Repeat verbatim, and only, the lines of the data below, beginning at the line that contains "holderRed).position.x = HOLDER_NEAR_X0;" and stopping after the line that contains "bpy.context.scene.collection.objects.link(empty)".

**********

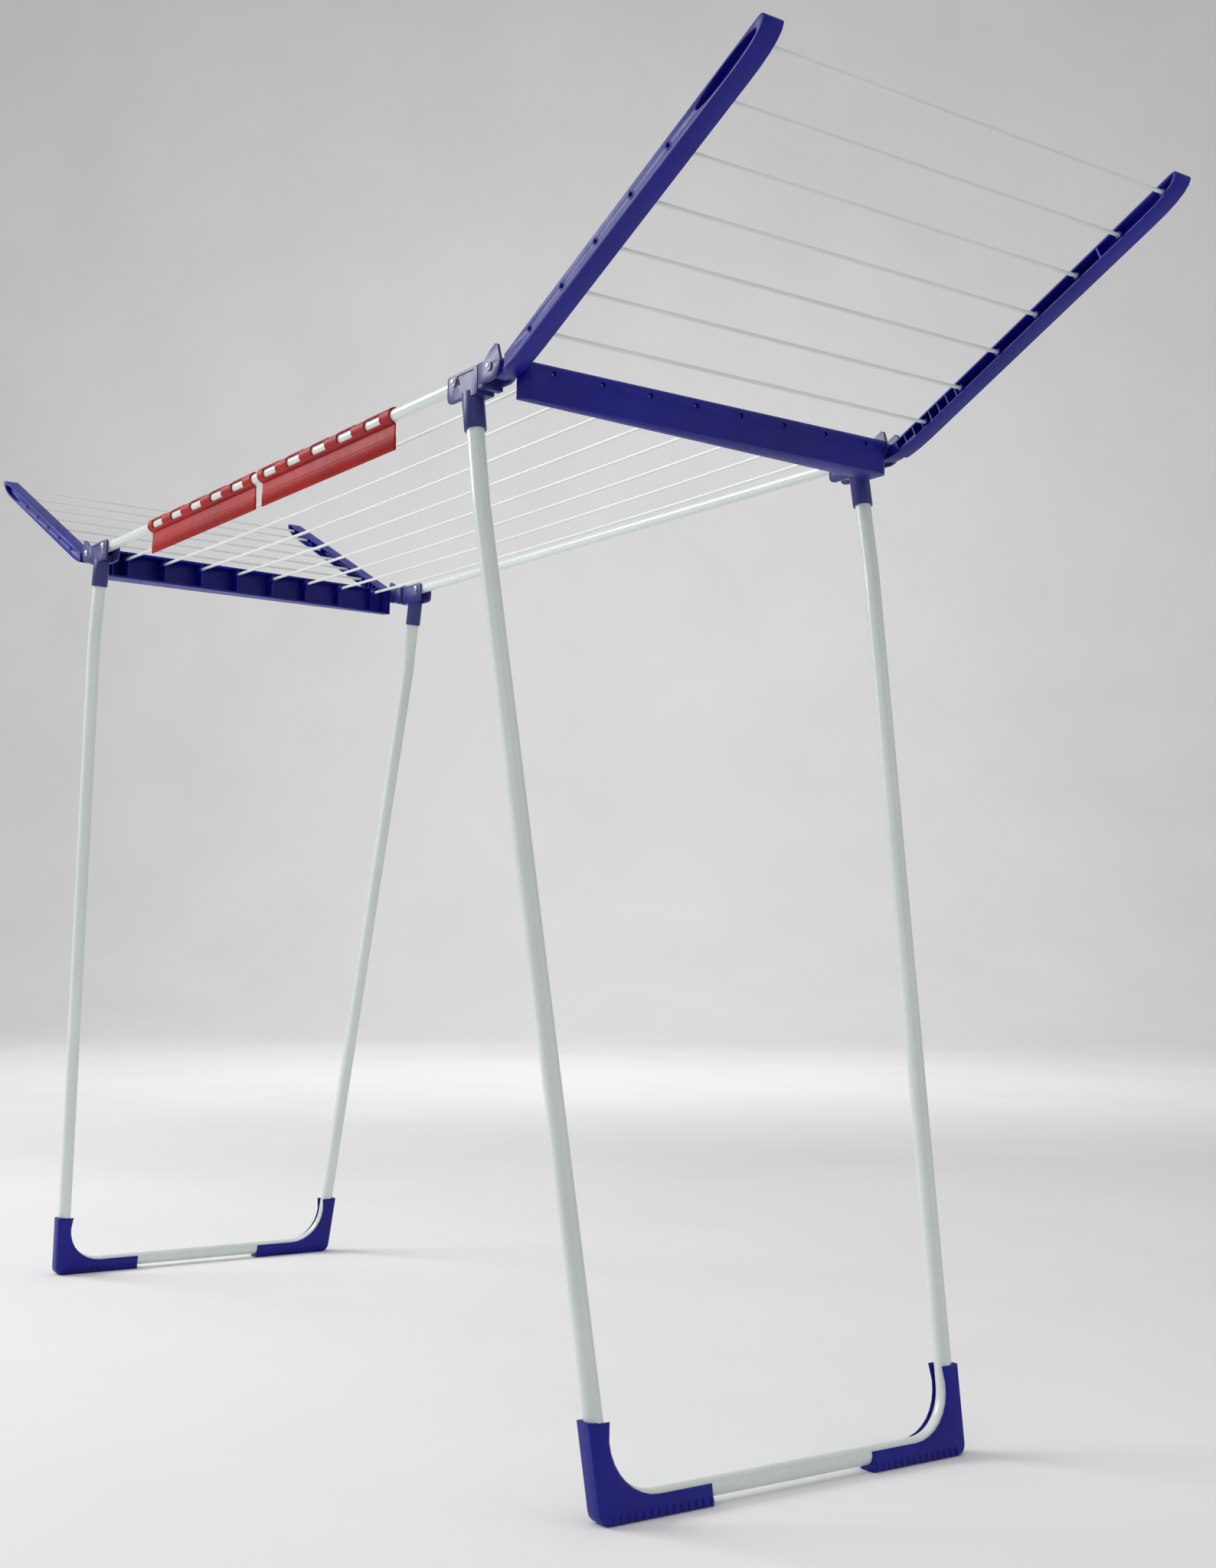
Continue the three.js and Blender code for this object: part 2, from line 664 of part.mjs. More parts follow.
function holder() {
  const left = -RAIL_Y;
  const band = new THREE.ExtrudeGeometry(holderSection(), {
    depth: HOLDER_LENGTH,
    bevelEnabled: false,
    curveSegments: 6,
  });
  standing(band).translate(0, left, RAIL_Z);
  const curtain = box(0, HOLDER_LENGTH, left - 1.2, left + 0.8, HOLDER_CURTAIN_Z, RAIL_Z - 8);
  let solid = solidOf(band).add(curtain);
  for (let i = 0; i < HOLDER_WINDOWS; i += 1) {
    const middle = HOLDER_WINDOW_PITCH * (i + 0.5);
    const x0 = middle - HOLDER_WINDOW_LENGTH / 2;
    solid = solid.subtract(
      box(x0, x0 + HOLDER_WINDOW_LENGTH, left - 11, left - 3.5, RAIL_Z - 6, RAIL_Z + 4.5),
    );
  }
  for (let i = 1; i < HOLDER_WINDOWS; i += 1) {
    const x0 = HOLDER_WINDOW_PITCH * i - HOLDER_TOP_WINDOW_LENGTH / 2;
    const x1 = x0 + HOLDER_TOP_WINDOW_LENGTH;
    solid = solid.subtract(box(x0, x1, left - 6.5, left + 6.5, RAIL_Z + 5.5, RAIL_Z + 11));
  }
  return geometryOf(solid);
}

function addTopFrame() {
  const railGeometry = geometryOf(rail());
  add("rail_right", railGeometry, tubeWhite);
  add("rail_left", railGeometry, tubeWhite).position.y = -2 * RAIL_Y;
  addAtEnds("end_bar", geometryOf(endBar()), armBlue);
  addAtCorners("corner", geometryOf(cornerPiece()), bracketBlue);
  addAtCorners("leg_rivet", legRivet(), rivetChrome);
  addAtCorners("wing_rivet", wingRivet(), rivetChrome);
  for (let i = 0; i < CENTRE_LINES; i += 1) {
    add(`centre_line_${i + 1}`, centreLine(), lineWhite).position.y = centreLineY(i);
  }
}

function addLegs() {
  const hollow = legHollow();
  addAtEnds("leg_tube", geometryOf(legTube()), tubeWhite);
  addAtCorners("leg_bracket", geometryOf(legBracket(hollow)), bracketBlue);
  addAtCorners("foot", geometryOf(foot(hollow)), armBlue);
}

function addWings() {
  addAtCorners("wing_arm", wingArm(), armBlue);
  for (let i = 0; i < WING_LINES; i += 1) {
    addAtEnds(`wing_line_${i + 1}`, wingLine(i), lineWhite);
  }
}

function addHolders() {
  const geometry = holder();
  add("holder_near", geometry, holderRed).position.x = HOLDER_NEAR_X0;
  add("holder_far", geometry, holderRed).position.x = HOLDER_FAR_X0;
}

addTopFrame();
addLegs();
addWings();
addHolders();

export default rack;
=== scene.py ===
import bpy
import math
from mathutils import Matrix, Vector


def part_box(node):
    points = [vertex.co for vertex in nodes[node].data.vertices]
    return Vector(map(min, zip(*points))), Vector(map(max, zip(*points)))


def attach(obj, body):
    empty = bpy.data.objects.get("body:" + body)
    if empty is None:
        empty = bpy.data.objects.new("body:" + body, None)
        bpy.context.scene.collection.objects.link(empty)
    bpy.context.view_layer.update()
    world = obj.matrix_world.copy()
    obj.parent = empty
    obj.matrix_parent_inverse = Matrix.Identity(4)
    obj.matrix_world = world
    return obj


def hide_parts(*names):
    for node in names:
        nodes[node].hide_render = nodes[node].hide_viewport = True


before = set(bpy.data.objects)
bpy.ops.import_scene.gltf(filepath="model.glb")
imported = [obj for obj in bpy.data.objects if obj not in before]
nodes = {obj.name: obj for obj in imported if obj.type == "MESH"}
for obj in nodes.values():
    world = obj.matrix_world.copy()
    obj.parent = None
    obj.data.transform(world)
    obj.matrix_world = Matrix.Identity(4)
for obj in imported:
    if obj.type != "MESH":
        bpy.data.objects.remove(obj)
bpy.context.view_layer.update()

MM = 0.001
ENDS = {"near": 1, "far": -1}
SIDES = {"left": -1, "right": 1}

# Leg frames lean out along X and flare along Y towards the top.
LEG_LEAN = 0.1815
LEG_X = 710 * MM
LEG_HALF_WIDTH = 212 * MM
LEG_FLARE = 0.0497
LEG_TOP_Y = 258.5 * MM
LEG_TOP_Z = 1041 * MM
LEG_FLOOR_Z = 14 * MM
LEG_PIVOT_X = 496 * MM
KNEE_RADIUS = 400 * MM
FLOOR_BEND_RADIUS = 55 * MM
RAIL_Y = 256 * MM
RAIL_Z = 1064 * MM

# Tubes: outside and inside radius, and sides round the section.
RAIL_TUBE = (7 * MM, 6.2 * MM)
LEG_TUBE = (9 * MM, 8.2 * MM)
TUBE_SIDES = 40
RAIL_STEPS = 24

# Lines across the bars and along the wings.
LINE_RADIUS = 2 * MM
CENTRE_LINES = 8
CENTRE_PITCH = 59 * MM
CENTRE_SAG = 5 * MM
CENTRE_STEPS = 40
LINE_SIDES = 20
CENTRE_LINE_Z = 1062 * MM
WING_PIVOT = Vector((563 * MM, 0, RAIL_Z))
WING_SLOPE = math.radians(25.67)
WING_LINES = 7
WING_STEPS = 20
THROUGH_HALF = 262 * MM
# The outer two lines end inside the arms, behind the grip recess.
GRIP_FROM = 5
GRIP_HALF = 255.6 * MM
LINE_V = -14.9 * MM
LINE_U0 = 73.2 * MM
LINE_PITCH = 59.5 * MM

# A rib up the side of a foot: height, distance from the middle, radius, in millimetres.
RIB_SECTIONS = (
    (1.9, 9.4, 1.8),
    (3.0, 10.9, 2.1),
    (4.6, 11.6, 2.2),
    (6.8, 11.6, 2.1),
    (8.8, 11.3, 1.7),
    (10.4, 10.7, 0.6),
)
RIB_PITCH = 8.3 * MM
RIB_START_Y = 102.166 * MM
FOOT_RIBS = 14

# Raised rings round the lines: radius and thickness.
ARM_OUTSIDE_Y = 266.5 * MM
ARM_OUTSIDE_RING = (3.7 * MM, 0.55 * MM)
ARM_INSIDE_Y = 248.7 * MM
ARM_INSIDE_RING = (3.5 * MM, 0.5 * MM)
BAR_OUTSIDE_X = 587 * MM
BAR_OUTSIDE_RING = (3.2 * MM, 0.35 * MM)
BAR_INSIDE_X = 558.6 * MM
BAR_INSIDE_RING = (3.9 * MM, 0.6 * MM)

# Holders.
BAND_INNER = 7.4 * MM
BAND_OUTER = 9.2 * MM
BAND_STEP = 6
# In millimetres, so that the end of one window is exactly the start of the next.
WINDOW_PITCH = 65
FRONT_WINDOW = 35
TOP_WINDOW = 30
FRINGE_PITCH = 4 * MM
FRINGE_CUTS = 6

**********

Response for this exercise:
  add("holder_near", geometry, holderRed).position.x = HOLDER_NEAR_X0;
  add("holder_far", geometry, holderRed).position.x = HOLDER_FAR_X0;
}

addTopFrame();
addLegs();
addWings();
addHolders();

export default rack;
=== scene.py ===
import bpy
import math
from mathutils import Matrix, Vector


def part_box(node):
    points = [vertex.co for vertex in nodes[node].data.vertices]
    return Vector(map(min, zip(*points))), Vector(map(max, zip(*points)))


def attach(obj, body):
    empty = bpy.data.objects.get("body:" + body)
    if empty is None:
        empty = bpy.data.objects.new("body:" + body, None)
        bpy.context.scene.collection.objects.link(empty)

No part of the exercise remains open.